PROBLEM DETAILS: Copy out the lines of the records below, and only those lines, from the one with "clear_scene()" through the one with "obj.parent = None", exactly as they appear.

MATERIAL FOR THIS EXERCISE:
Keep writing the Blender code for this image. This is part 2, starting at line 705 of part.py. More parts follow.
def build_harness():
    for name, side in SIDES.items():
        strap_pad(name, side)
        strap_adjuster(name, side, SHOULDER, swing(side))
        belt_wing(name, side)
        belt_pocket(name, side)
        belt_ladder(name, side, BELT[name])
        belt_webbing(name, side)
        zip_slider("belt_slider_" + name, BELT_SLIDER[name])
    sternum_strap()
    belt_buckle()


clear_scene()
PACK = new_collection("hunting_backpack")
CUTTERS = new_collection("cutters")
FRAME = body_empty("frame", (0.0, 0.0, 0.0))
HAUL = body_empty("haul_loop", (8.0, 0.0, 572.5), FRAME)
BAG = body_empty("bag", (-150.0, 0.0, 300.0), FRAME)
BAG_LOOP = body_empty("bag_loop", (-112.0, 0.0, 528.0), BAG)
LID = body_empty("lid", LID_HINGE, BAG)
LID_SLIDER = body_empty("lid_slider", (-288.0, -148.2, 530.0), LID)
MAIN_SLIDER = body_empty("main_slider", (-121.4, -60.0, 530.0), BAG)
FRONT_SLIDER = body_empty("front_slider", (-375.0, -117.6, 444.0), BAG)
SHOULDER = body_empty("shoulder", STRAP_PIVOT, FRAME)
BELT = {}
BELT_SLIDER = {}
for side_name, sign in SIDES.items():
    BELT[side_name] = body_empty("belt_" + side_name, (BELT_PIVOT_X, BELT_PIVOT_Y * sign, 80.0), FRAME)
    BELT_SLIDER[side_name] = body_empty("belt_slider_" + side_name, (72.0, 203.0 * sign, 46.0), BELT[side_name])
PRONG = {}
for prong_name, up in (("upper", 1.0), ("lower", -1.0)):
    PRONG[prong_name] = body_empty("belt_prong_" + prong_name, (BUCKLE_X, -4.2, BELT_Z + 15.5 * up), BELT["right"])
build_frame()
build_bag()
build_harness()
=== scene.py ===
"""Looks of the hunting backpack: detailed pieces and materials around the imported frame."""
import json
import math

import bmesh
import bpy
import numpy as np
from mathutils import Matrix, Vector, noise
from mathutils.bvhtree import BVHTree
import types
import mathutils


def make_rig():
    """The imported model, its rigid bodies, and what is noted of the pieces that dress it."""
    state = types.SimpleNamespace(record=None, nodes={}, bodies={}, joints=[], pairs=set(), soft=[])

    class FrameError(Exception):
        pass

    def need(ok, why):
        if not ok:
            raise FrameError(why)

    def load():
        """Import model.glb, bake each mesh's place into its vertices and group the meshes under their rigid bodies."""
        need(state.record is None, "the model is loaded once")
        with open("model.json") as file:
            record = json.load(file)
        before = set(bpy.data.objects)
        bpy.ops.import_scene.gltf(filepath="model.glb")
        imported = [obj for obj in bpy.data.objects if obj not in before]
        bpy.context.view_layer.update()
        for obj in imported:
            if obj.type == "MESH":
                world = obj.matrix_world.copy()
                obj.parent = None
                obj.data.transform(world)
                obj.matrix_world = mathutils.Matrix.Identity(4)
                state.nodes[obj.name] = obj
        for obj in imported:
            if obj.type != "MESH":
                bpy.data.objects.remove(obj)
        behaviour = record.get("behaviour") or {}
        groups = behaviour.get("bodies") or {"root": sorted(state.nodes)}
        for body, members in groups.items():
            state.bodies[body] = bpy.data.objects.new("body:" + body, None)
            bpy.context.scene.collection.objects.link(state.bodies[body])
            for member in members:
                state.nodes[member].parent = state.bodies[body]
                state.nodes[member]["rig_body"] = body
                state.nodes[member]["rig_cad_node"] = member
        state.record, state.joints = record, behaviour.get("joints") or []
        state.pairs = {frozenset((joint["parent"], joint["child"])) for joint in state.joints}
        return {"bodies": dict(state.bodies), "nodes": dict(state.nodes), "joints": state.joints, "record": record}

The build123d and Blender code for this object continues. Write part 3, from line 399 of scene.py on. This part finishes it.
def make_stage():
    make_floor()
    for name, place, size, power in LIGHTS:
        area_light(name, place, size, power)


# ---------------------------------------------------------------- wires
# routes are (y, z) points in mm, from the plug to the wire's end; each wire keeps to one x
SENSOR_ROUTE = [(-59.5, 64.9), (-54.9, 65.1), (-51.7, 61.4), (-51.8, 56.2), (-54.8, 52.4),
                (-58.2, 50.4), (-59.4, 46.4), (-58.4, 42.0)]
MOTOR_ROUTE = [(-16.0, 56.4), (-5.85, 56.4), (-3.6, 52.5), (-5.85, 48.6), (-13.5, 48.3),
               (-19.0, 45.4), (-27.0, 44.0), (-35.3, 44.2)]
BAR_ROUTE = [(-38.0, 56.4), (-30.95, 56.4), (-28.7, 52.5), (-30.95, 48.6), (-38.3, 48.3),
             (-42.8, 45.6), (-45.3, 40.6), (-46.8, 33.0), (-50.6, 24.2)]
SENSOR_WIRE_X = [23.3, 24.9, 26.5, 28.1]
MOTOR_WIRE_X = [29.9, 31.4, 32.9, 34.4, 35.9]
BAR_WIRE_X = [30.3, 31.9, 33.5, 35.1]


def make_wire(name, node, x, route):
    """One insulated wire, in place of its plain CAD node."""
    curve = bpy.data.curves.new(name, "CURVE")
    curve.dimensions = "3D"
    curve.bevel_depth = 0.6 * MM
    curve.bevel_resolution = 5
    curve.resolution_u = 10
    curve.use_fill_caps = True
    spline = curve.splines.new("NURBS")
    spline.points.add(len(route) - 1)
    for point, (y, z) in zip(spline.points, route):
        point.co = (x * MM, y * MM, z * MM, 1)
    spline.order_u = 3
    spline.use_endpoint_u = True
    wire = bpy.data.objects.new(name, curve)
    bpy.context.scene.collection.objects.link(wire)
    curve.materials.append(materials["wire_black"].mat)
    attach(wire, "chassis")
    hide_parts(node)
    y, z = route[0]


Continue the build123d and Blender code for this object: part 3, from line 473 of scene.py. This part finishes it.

ANSWER TO THE EXERCISE:
clear_scene()
PACK = new_collection("hunting_backpack")
CUTTERS = new_collection("cutters")
FRAME = body_empty("frame", (0.0, 0.0, 0.0))
HAUL = body_empty("haul_loop", (8.0, 0.0, 572.5), FRAME)
BAG = body_empty("bag", (-150.0, 0.0, 300.0), FRAME)
BAG_LOOP = body_empty("bag_loop", (-112.0, 0.0, 528.0), BAG)
LID = body_empty("lid", LID_HINGE, BAG)
LID_SLIDER = body_empty("lid_slider", (-288.0, -148.2, 530.0), LID)
MAIN_SLIDER = body_empty("main_slider", (-121.4, -60.0, 530.0), BAG)
FRONT_SLIDER = body_empty("front_slider", (-375.0, -117.6, 444.0), BAG)
SHOULDER = body_empty("shoulder", STRAP_PIVOT, FRAME)
BELT = {}
BELT_SLIDER = {}
for side_name, sign in SIDES.items():
    BELT[side_name] = body_empty("belt_" + side_name, (BELT_PIVOT_X, BELT_PIVOT_Y * sign, 80.0), FRAME)
    BELT_SLIDER[side_name] = body_empty("belt_slider_" + side_name, (72.0, 203.0 * sign, 46.0), BELT[side_name])
PRONG = {}
for prong_name, up in (("upper", 1.0), ("lower", -1.0)):
    PRONG[prong_name] = body_empty("belt_prong_" + prong_name, (BUCKLE_X, -4.2, BELT_Z + 15.5 * up), BELT["right"])
build_frame()
build_bag()
build_harness()
=== scene.py ===
"""Looks of the hunting backpack: detailed pieces and materials around the imported frame."""
import json
import math

import bmesh
import bpy
import numpy as np
from mathutils import Matrix, Vector, noise
from mathutils.bvhtree import BVHTree
import types
import mathutils


def make_rig():
    """The imported model, its rigid bodies, and what is noted of the pieces that dress it."""
    state = types.SimpleNamespace(record=None, nodes={}, bodies={}, joints=[], pairs=set(), soft=[])

    class FrameError(Exception):
        pass

    def need(ok, why):
        if not ok:
            raise FrameError(why)

    def load():
        """Import model.glb, bake each mesh's place into its vertices and group the meshes under their rigid bodies."""
        need(state.record is None, "the model is loaded once")
        with open("model.json") as file:
            record = json.load(file)
        before = set(bpy.data.objects)
        bpy.ops.import_scene.gltf(filepath="model.glb")
        imported = [obj for obj in bpy.data.objects if obj not in before]
        bpy.context.view_layer.update()
        for obj in imported:
            if obj.type == "MESH":
                world = obj.matrix_world.copy()
                obj.parent = None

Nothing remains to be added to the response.